Он вторгался в жизнь, как врывался в образы, которые строил на сцене, или в кино, и жизнь, изобильная радостями, особенно необходимыми детдомовцу, участнику войны слоилась ими, переливаясь и играя.
Как неистовствует речью и мимикой городничий – классический вдвойне от исполнения Весника!
Как тонко, почти иезуитски улыбается Остап Бендер!
Как сверкают жемчугами эпизодические роли в кино.
Одних походок в коллекции у мастера было около полутора сотен; а всех оттенков речи – не счесть!
Весник-актёр, Весник-чтец, Весник-педагог, Весник-ветеран…
Сколько ипостасей может быть у человека – и все выпуклы значительны, прекрасны…
3
Комедийное и трагическое начало густыми волокнами сочетались в актёрском составе Папанова, и, если в паре с Мироновым, он давал – помимо замечательных работ – целый каталог героев (как знать – сильно ли уступавшим чаплинским?), то комбриг Серпилин выпуклой лепкой образа создаёт ощущение подлинного трагизма: через который надо прорасти, чтобы прийти к победе.
Война участвовала в душе Анатолия Папанова всегда, многое определяя в строе его работ, точно углубляя иные образы – или давая возможность создавать такие комические образцы, что помогают зрителю забыть о трагизме мира вообще.
Юмористическая, сатирическая избыточность Семёна Васильевича из «Берегись автомобиля» – и необыкновенная доброта Петра Бондаренко из «Детей Дон Кихота»: точно вся актёрская жизнь Папанова строилась на контрастах, верно дающих амплитуду дарования: высокого, доброго, согретого смеховой стихией…
Дарование, которое, думается, не раскрылось бы с такой силой, когда бы не годы и труды войны.
4
Он был клоуном: добрым, нелепым, немного странным; лицо его казалось маской, словно было вылеплено адекдотическими изломами: из бездны коллекции его анекдотов.
Он был разноплановым актёром – известный всему миру Юрий Никулин; и если образ монаха из «Андрея Рублёва» горел истовостью веры, то в «Двадцати днях без войны» то же горение переведено было в прозаическую работу войны, столь же немыслимую не участвовавшим в оной, готовым уже почти… к забвению…

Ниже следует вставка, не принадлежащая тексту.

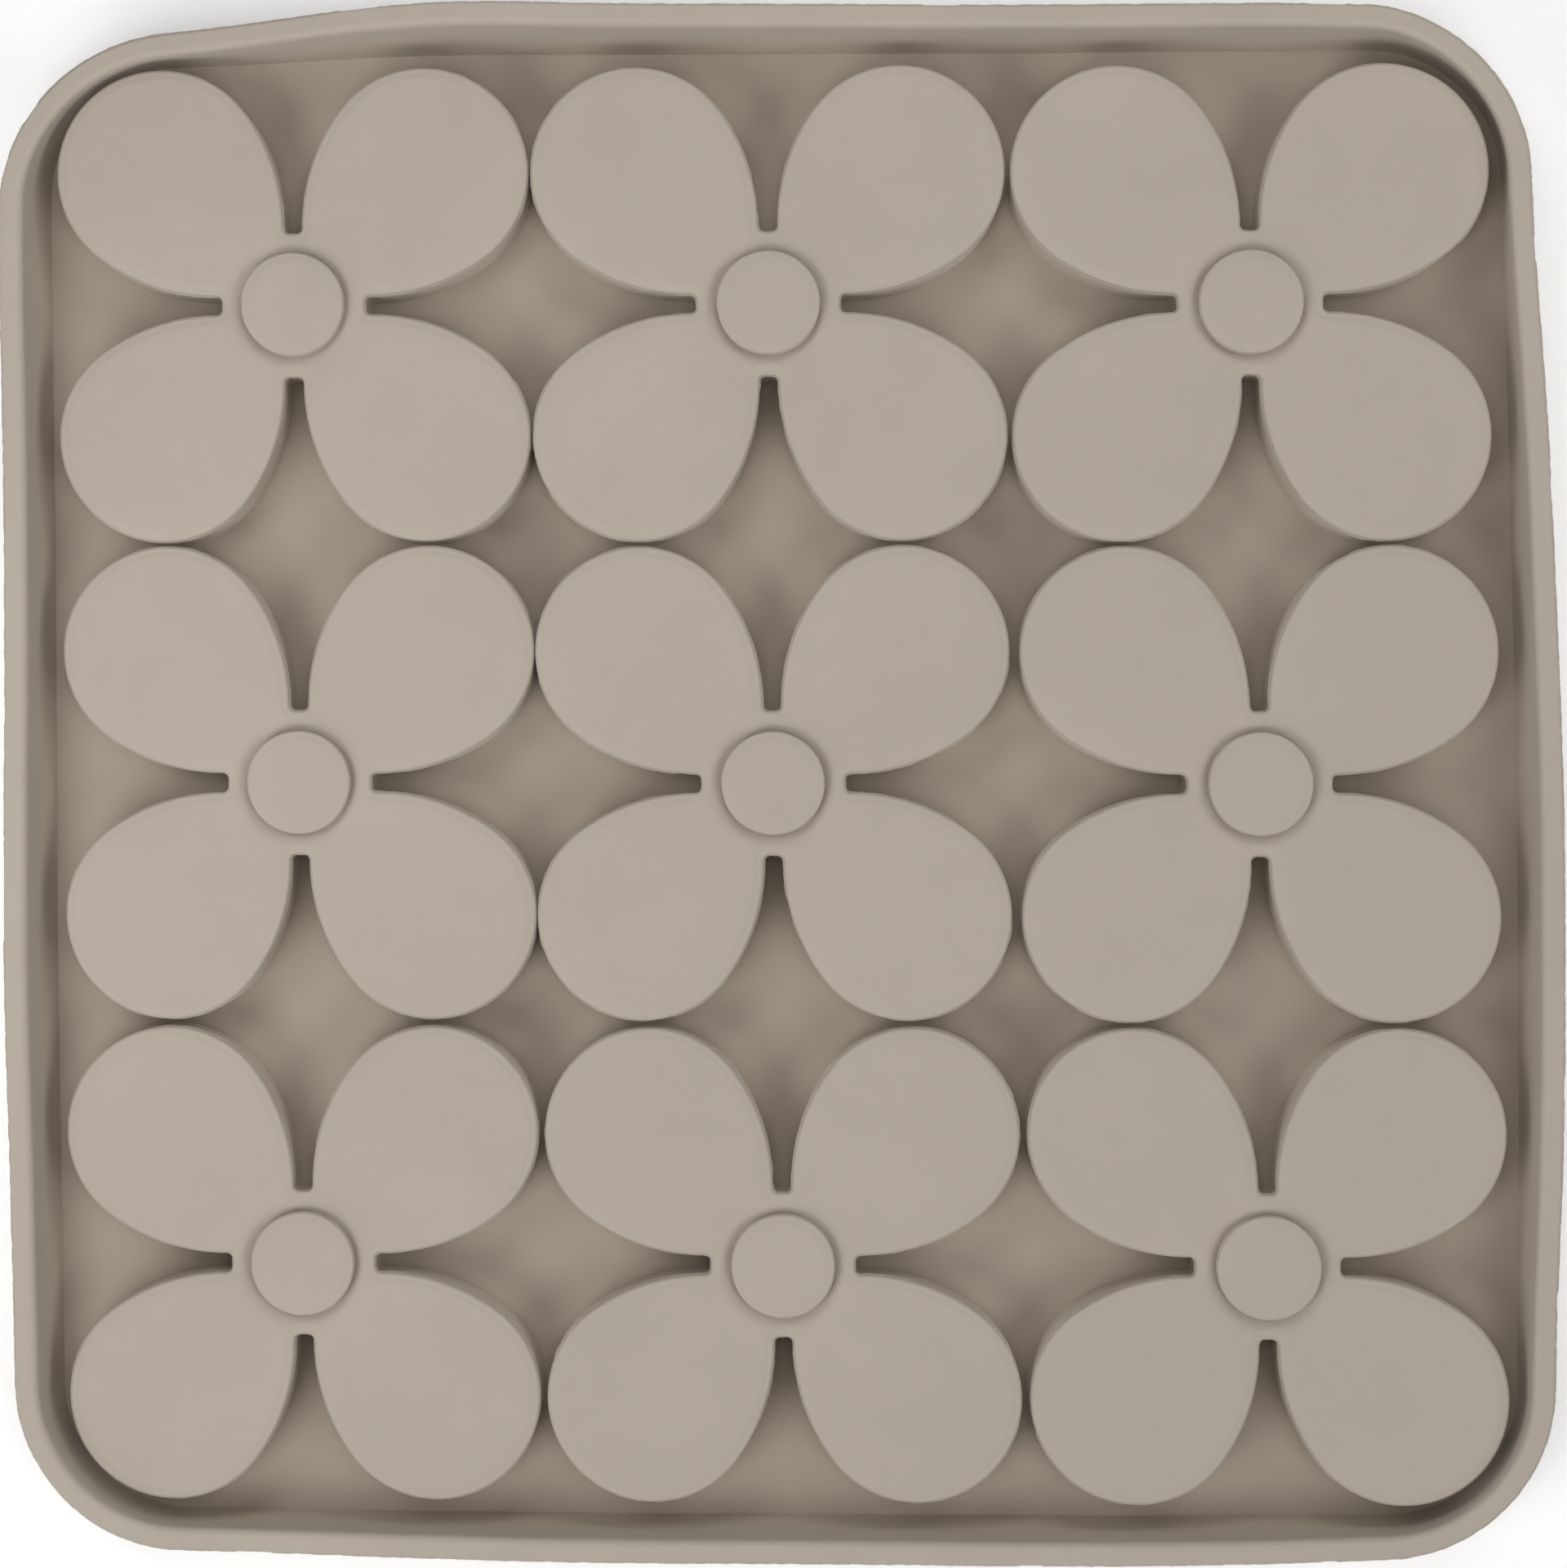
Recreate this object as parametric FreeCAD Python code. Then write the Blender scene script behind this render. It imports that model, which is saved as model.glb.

А в каких трогательно акварельных тонах сыгран Кузьма Кузьмич в фильме «Когда деревья были большими»: неудачник, алкаш, одинокий человек!
Смех сквозь слёзы – и тот невозможен, но возможно иное: ощутить стигмат сострадания, какой вырезает работа Никулина на сердце.
Он был клоуном – ибо ритмы войны не способны располосовать и уж тем более отменить юмористическое начало в недрах человеческих.
Он был глубоким драматическим актёром: хотя и вышедшим на вершины подобного исполнения всего несколько раз в жизни, – и этого достаточно: учитывая, что существует ещё прекрасная маска Труса, так скрашивающая жизнь представителям разных поколений.